State Rep. Dave Winters, R-Rockford, who is sponsoring HB 5838, said he thinks hydraulic fracturing is safe, but like Frerichs, said he wants to be proactive.
“We should have the law ready for it,” Winter said.
About 2.8 million Illinoisans get their drinking water from public systems that use groundwater, according to the Ground Water Protection Council, a national nonprofit that consists of state and local water agencies. An additional 400,000 homeowners, mostly in rural areas, have private water wells, according to the Ground Water Protection Council.
"We don't have evidence to indicate that hydraulic fracturing causes groundwater contamination," said Mike Nicholaus, a geologist and spokesman for the council.
The council does support disclosure as a matter of transparency, and also helps run the online fracturing chemical disclosure website FracFocus. Montana, Colorado, Texas, Louisiana and Pennsylvania all require some form of public disclosure, Nicholaus said.
In Illinois, the oil and gas industry supports chemical disclosure, said Brad Richards, executive vice president of the Illinois Oil and Gas Association, a trade group representing state petroleum companies. But he said hydraulic fracturing hasn’t been proven to be the cause of any water contamination, and said oil drilling has been done safely in Illinois for decades.
Brian Sauder, outreach and policy coordinator for the environmental group Faith in Place, has been lobbying for disclosure and regulations for more than a year.
"Our concern is protecting our water sources, whether it's in the ground or on the surface,” Sauder said.
Combined with horizontal drilling, advances in hydraulic fracturing are allowing energy companies to extract oil and gas from rock formations once out of the industry’s reach. In southern Illinois, the potential oil in the New Albany shale is getting a lot of interest from the industry, Richards said.
During the past year, in Wayne, Hamilton, Saline and other counties, energy companies have been spending millions of dollars leasing mineral rights from farmers and rural landowners.

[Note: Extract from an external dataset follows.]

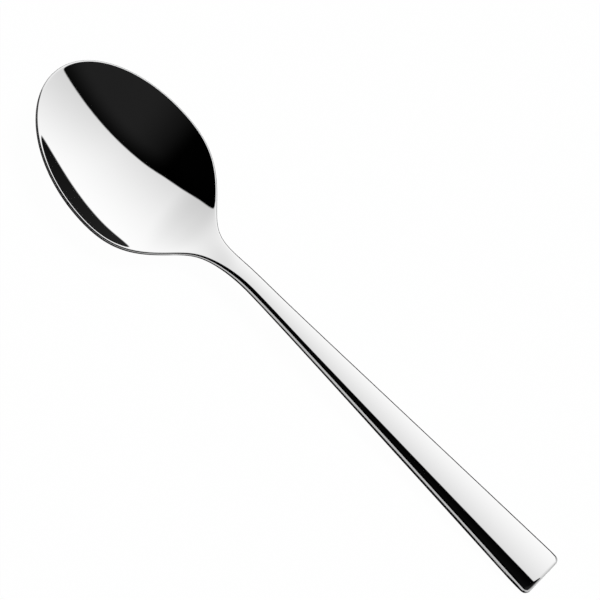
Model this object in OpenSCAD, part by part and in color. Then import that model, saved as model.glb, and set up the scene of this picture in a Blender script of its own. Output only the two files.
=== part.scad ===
// Soup spoon, pressed and forged in one piece from a stainless steel blank.
// Origin: on the table, under the middle of the spoon's length. +X runs from the bowl's tip to the
// handle's end, +Z up. The spoon lies as on a table, on its bowl and on the flat under the handle's end.
// It is a skin between two height fields, the upper and the lower face, over one plan outline.

/* [Whole spoon] */
// Overall length, from the bowl's tip to the handle's end
spoon_l = 200; // [180:1:230]

/* [Bowl] */
// Width of the bowl at its widest place
bowl_w = 47.5; // [38:0.1:54]
// Distance from the tip to the widest place
tip_l = 34.2; // [28:0.2:42]
// Distance from the widest place to the heel, where the bowl's sides run out into the neck
heel_l = 28.4; // [24:0.2:36]
// Depth of the hollow below the rim's edge
bowl_d = 7.5; // [5.5:0.1:11]
// Height by which the tip's rim stands above the rim half way along the bowl
tip_rise = 6.7; // [0:0.1:8]
// Height by which the rim at the heel lies below the rim half way along the bowl
heel_drop = 4; // [0:0.1:4.5]
// Thickness of the metal at the rim
rim_t = 1.6; // [1.3:0.05:2]
// Thickness of the metal in the middle of the bowl
floor_t = 2; // [1.3:0.05:2.6]
// Radius of the rim's upper and lower rounding
rim_r = 0.6; // [0.3:0.05:0.6]
// Width of the rim's land, from the outline to where the hollow starts
land_w = 0.45; // [0.3:0.05:2]

/* [Handle] */
// Width of the handle at its end
end_w = 15.4; // [12:0.1:20]
// Width that the handle's straight sides would reach if carried back to the heel
taper_w = 3; // [2:0.1:5]
// Size of the fillet between the bowl's sides and the neck
fillet_r = 13.2; // [8:0.2:15]
// Height of the side face at the handle's end
end_t = 2.8; // [2.2:0.1:4]
// Height of the side face at the neck, from where it grows along the handle
neck_t = 2.3; // [2:0.1:3.4]
// Length of the flat under the handle's end, on which it rests
foot_l = 6.5; // [4:0.5:20]
// Height of the neck's edge above the rim half way along the bowl
neck_rise = 0.6; // [0:0.1:4]
// Height by which the handle arches over a straight line from neck to end
arch_h = 0.3; // [0:0.1:2]
// Length over which the bowl's hollow turns into the handle
step_l = 29.8; // [20:0.2:34]
// Distance from the heel to the middle of that stretch
step_back = 8.2; // [8:0.2:14]
// Length over which the handle's crown rises, from the start of that stretch
crown_l = 26.5; // [16:0.5:34]
// Radius of the handle's long upper and lower edges
edge_r = 0.9; // [0.3:0.05:1]
// Radius of the two corners at the handle's end, seen from above
corner_r = 2; // [1:0.1:3]
// Radius of the upper and lower rounding at the handle's end
end_r = 1.1; // [0.5:0.05:1.1]

/* [Hidden] */

// Exponent of the heel's outline: more makes the heel fuller
heel_n = 3.4;
// Height of the handle's crown as a share of its half width, at the neck and at the end
neck_crown_share = 0.127;
end_crown_share = 0.178;
// How fast the side face grows from the neck: a power of the distance left to the end
thick_n = 3;
// Softness of the land's inner edge as a share of the hollow
land_soft_share = 0.015;

tip_x = -spoon_l / 2;
end_x = spoon_l / 2;
wide_x = tip_x + tip_l;
heel_x = wide_x + heel_l;
foot_x = end_x - foot_l;
step_from = heel_x + step_back - step_l / 2;
step_to = heel_x + step_back + step_l / 2;
half_w = bowl_w / 2;

// Smooth maximum of v and zero, w wide: the branch of a hyperbola
function soft(v, w) = (v + sqrt(v * v + w * w)) / 2;

// Smooth step from 0 to 1 with level ends
function ease(s) = let (c = min(max(s, 0), 1)) c * c * c * (10 - 15 * c + 6 * c * c);

// Half width of the handle's straight taper
function taper(x) = (taper_w + (end_w - taper_w) * (x - heel_x) / (end_x - heel_x)) / 2;

// Height of the heel's curve before its fillet, chosen so that the fillet leaves bowl_w as it is
crest = half_w - taper(wide_x);
crest_w = half_w - fillet_r * fillet_r / (4 * crest);

// Share of the heel's curve that is a parabola, chosen so that it bends at the widest place as the tip does
crest_v = crest_w - taper(wide_x);
crest_slope = (1 + crest_v / norm([crest_v, fillet_r])) / 2;
round_share = half_w * pow(heel_l / tip_l, 2) / (2 * crest_w * crest_slope);
function heel_fall(u) = round_share * u * u + (1 - round_share) * pow(u, heel_n);
function heel_curve(x) = crest_w * (1 - heel_fall((x - wide_x) / heel_l));

// Half width in plan without the corners at the end: an ellipse up to the widest place,
// then the heel's curve run softly into the taper
function tip_width(x) = half_w * sqrt(max(1 - pow((wide_x - x) / tip_l, 2), 0));
function heel_width(x) = taper(x) + soft(heel_curve(x) - taper(x), fillet_r);
function side(x) = x < wide_x ? tip_width(x) : heel_width(x);

// The outline's half width times its slope, which stays finite at the tip
slope_e = spoon_l / 20000;
function tip_lean(x) = half_w * half_w * (wide_x - x) / (tip_l * tip_l);
function heel_lean(x) = side(x) * (heel_width(x + slope_e) - heel_width(x)) / slope_e;
function lean(x) = x < wide_x ? tip_lean(x) : heel_lean(x);

// Half width with the corners
function corner_cut(x) = max(corner_r - (end_x - x), 0);
function half(x) = side(x) - corner_r + sqrt(corner_r * corner_r - pow(corner_cut(x), 2));

// 0 in the bowl, 1 on the handle
function turn(x) = ease((x - step_from) / step_l);

// Height of the crown in the middle of the handle
function crown_share(x) = let (u = (x - heel_x) / (end_x - heel_x))
    neck_crown_share + (end_crown_share - neck_crown_share) * u;
function crown(x) = ease((x - step_from) / crown_l) * crown_share(x) * side(x);

// Height of the rim's edge against the rim half way along the bowl: a parabola through three heights
function rim_rel(x) = let (s = (x - tip_x) / (heel_x - tip_x))
    tip_rise * (1 - s) * (1 - 2 * s) - heel_drop * s * (2 * s - 1);

// Depth under the rim as a share, 0 at the outline and 1 in the middle of the widest place: the bowl
// is a paraboloid, so the share m is the half width squared less y squared, over half_w squared
function area(x, share) = pow(side(x) / half_w, 2) * (1 - share * share);

// Metal thickness in the bowl
function wall(m) = rim_t + (floor_t - rim_t) * m;

// Lowest place under the bowl, which sets how high the rim stands above the table
function under_rel(x) = rim_rel(x) - (1 - turn(x)) * (bowl_d * area(x, 0) + wall(area(x, 0)));
low_steps = 200;
rim_z = -min([for (i = [0:low_steps]) under_rel(tip_x + (heel_x - tip_x) * i / low_steps)]);
neck_z = rim_z + neck_rise;

// Height of the handle's edge, then of the edge along the whole spoon
function handle_edge(x) = let (u = (x - heel_x) / (end_x - heel_x))
    neck_z + (end_t - neck_z) * u + 4 * arch_h * u * (1 - u);
function edge(x) = let (r = rim_z + rim_rel(x)) r + (handle_edge(x) - r) * turn(x);
side_t = edge(foot_x);

// Height of the side face along the handle
function left_share(x) = min(max((foot_x - x) / (foot_x - heel_x), 0), 1);
function side_face(x) = side_t - (side_t - neck_t) * pow(left_share(x), thick_n);

// Distance in from the outline to a point at the share v of the half width
function normal_l(x) = norm([side(x), lean(x)]);
function inset(x, v) = let (f = v * half(x) / side(x))
    let (ds = (1 - f * f) * side(x) * side(x) / (2 * normal_l(x)))
    corner_r - norm([max(corner_r - ds, 0), corner_cut(x)]);

// Drop of a rounded edge of radius r at the distance d from the outline
function drop(d, r) = r - sqrt(r * r - pow(min(max(r - d, 0), r), 2));
function end_turn(x) = ease((x - end_x) / end_r + 3);
function round_r(x) = rim_r + (edge_r - rim_r) * turn(x) + (end_r - edge_r) * end_turn(x);

// Depth of the hollow as a share: it starts at the land's inner edge, where m is land_m
function land_m(x) = 2 * land_w * normal_l(x) / (half_w * half_w);
function hollow(m, land) = soft(m - land, land_soft_share) / (1 - land_m(wide_x));

// The two height fields
function upper(x, v) = let (f = v * half(x) / side(x), t = turn(x), m = area(x, f))
    edge(x) - (1 - t) * bowl_d * hollow(m, land_m(x))
    + crown(x) * (1 - f * f) - drop(inset(x, v), round_r(x));
function lower(x, v) = let (f = v * half(x) / side(x), t = turn(x), m = area(x, f))
    (x > foot_x ? 0 : edge(x) - (1 - t) * (bowl_d * m + wall(m)) - t * side_face(x))
    + drop(inset(x, v), round_r(x));

// Stations along the spoon: close together at the tip, over the heel and in the end's rounding
tip_shares = [0.01, 0.06, 0.2, 0.5, 1];
first_angle = 15;
tip_rings = 13;
heel_rings = 30;
handle_rings = 11;
end_shares = [1, 0.62, 0.35, 0.16, 0.05, 0];
stations = [
    for (s = tip_shares) tip_x + rim_r * s,
    for (i = [0:tip_rings - 1]) wide_x - tip_l * cos(first_angle + (90 - first_angle) * i / tip_rings),
    for (i = [0:heel_rings - 1]) wide_x + (step_to - wide_x) * i / heel_rings,
    for (i = [0:handle_rings]) step_to + (foot_x - step_to) * i / handle_rings,
    for (s = end_shares) end_x - corner_r * s
];

// Places across a station, as shares of the half width: close together over the rounding and the land
function edge_places(r) = [0, 0.13 * r, 0.5 * r, r, r + land_w, 2 * (r + land_w)];
least_step_share = 0.1;
span = 14;
function near_edge(x) = let (d = edge_places(round_r(x)), k = 2 * normal_l(x) / pow(side(x), 2))
    [for (i = [0:len(d) - 1]) sqrt(max(1 - k * d[i], pow(1 - least_step_share * i, 2)))];
function across(x) = let (e = near_edge(x), n = len(e), inner = e[n - 1]) [
    for (i = [0:n - 1]) -e[i],
    for (i = [1:span - 1]) inner * (2 * i / span - 1),
    for (i = [n - 1:-1:0]) e[i]
];

// One closed skin: each ring runs over the upper face and back under the lower one
module spoon() {
    rows = [for (x = stations) across(x)];
    n = len(rows[0]);
    ring = 2 * n;
    last = len(stations) - 1;
    points = [
        for (i = [0:last]) each concat(
            [for (j = [0:n - 1]) [stations[i], rows[i][j] * half(stations[i]), upper(stations[i], rows[i][j])]],
            [for (j = [n - 1:-1:0]) [stations[i], rows[i][j] * half(stations[i]), lower(stations[i], rows[i][j])]]
        )
    ];
    sides = [
        for (i = [0:last - 1]) for (j = [0:ring - 1])
            let (a = i * ring + j, b = i * ring + (j + 1) % ring)
            each [[a, b, b + ring], [a, b + ring, a + ring]]
    ];
    caps = [
        for (j = [0:n - 2]) each [
            [j, ring - 1 - j, ring - 2 - j],
            [j, ring - 2 - j, j + 1],
            [last * ring + j, last * ring + ring - 2 - j, last * ring + ring - 1 - j],
            [last * ring + j, last * ring + j + 1, last * ring + ring - 2 - j]
        ]
    ];
    color("silver") polyhedron(points = points, faces = concat(sides, caps), convexity = 6);
}

spoon();
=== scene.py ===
import math

import bpy
import numpy as np
from mathutils import Matrix, Vector


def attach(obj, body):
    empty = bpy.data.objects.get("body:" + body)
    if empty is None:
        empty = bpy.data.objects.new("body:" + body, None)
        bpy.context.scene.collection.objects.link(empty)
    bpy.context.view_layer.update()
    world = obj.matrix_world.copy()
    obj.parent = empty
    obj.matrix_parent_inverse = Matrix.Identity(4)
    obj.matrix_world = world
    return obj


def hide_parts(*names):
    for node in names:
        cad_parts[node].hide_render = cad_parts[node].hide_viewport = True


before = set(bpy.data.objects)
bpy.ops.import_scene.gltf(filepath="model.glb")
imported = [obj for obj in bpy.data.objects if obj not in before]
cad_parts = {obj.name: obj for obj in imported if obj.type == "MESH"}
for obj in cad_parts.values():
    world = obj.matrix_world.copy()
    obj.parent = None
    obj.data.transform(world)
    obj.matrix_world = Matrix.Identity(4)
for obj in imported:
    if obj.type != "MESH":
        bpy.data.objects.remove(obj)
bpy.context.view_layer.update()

mm = 0.001


# An sRGB hex colour as the linear colour that a shader takes
def linear(hexColour):
    parts = [int(hexColour[i:i + 2], 16) / 255 for i in (1, 3, 5)]
    return [c / 12.92 if c <= 0.04045 else ((c + 0.055) / 1.055) ** 2.4 for c in parts] + [1.0]


# Adds one node with its settings and its inputs, which come by name or in the node's own order.
# An input is a plain value, another node's output, or another node, which stands for its first output.
def addNode(tree, kind, inputs=(), **settings):
    node = tree.nodes.new("ShaderNode" + kind)
    for name, value in settings.items():
        setattr(node, name, value)
    for name, value in inputs.items() if isinstance(inputs, dict) else enumerate(inputs):
        if isinstance(value, bpy.types.Node):
            value = value.outputs[0]
        if isinstance(value, bpy.types.NodeSocket):
            tree.links.new(value, node.inputs[name])
        else:
            node.inputs[name].default_value = value
    return node


def newMaterial(name):
    material = bpy.data.materials.new(name)
    material.use_nodes = True
    material.node_tree.nodes.clear()
    return material, material.node_tree


def addMesh(name, points, faces):
    mesh = bpy.data.meshes.new(name)
    mesh.from_pydata(points, [], faces)
    piece = bpy.data.objects.new(name, mesh)
    bpy.context.scene.collection.objects.link(piece)
    return piece


# Camera
print("camera")
view = {
    # Degrees: the tilt of the view from straight down towards the spoon's near side, its lean towards
    # the handle's end and the turn of the picture
    "tilt": 26.914, "lean": 2.172, "roll": -2.599,
    # Millimetres: the camera's distance from the place that it looks at
    "distance": 2157.3, "target": (-5.223, 11.056, 0.0),
    # The direction of the spoon's length in the picture, right and up
    "axis": (0.68903, 0.72473),
    # The picture's width in pixels, and pixels for each millimetre at the target
    "picture": 600, "pixelsPerMm": 3.48643,
    # The sensor's width in millimetres, and how near and how far the camera sees, in metres
    "sensor": 36.0, "clip": (0.05, 50),
}


# The way back to the camera from tilt and lean, then the picture's right and up, turned so that
# the spoon's length lies along the axis given in the picture
def aimCamera(view):
    tilt, lean, roll = (math.radians(view[k]) for k in ("tilt", "lean", "roll"))
    back = Vector((math.sin(lean), -math.sin(tilt) * math.cos(lean), math.cos(tilt) * math.cos(lean)))
    along = (Vector((1, 0, 0)) - back.x * back).normalized()
    across = back.cross(along)
    along, across = (math.cos(roll) * along + math.sin(roll) * across,
                     math.cos(roll) * across - math.sin(roll) * along)
    a, b = view["axis"]
    right, up = a * along + b * across, a * across - b * along
    matrix = Matrix((right, up, back)).transposed().to_4x4()
    matrix.translation = (Vector(view["target"]) + view["distance"] * back) * mm
    camera = bpy.data.objects.new("camera", bpy.data.cameras.new("camera"))
    camera.data.sensor_width = view["sensor"]
    camera.data.lens = view["pixelsPerMm"] * view["distance"] * view["sensor"] / view["picture"]
    camera.data.clip_start, camera.data.clip_end = view["clip"]
    camera.matrix_world = matrix
    bpy.context.scene.collection.objects.link(camera)
    bpy.context.scene.camera = camera


aimCamera(view)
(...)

“Right now it's a lease boom,” Richards said, speculating that thousands of jobs could be created. "Whether or not it will work in Illinois remains to be seen, but it has the potential to be a huge economic driver."
Richards said only a few experimental wells have been drilled in the New Albany shale, which holds oil and gas and in Illinois sits about 4,500 feet underground, about a thousand feet above the Maquoketa shale, which has been less explored.
“I think it's reasonable to assume that folks like what they've found, because there's a tremendous amount of leasing,” Richards said. “We're going to find out soon.”
One oilman who likes what he’s found is Jack Overstreet, president of the Denver-based oil and gas company Next Energy LLC. Overstreet said samples of the New Albany shale that the company has tested show a lot of oil trapped in the rock.
Overstreet claimed that Next Energy so far has acquired more New Albany shale leases than any other company with about 175,000 acres in southern Illinois under lease.
Illinois was once a major oil producer, and today companies extract about 10 million to 12 million barrels a year, according to the Illinois Department of Natural Resources.
While geologists and engineers still don’t know how much oil the New Albany shale contains or how much could be extracted, Overstreet said he would expect to extract about 23,000 barrels of oil from every square mile.
“But that’s complete speculation,” Overstreet admitted.
David White, a fourth generation farmer and vice president of the Wayne County Farm Bureau, has seen a lot of that speculation at work.
White has leased the mineral rights to 39 of his 200 acres of farmland — where he grows wheat, corn and soybeans — to New Century Exploration, an energy company based in Houston, Texas.
White declined to say how much he could earn from the lease, but said the base rate he’s heard of is a 12.5 percent royalty rate on the value of oil or gas produced, in addition to a signing bonus.
White negotiated the lease himself. “Looking back,” he said, “it might have been better to hire an oil and gas attorney.”
Laura Hammond, a lawyer specializing in mineral rights with the Illinois Farm Bureau, an agriculture nonprofit, offers informal advice to farmers considering leasing and recommends hiring a lawyer.
Leases offered by energy companies “usually start off in the favor of the company,” Hammond said.
“But if they negotiate right, landowners can really be the driver’s seat,” for example, requiring provisions that let landowners control aspects of land use, such as the location of the well sites, she said.
White said his lease requires the potential well to be at least 500 feet from his home or barn, and also lets him negotiate the location of pipelines or roads that would be built to the well.
“Our main concern is to be good stewards of the land,” White said.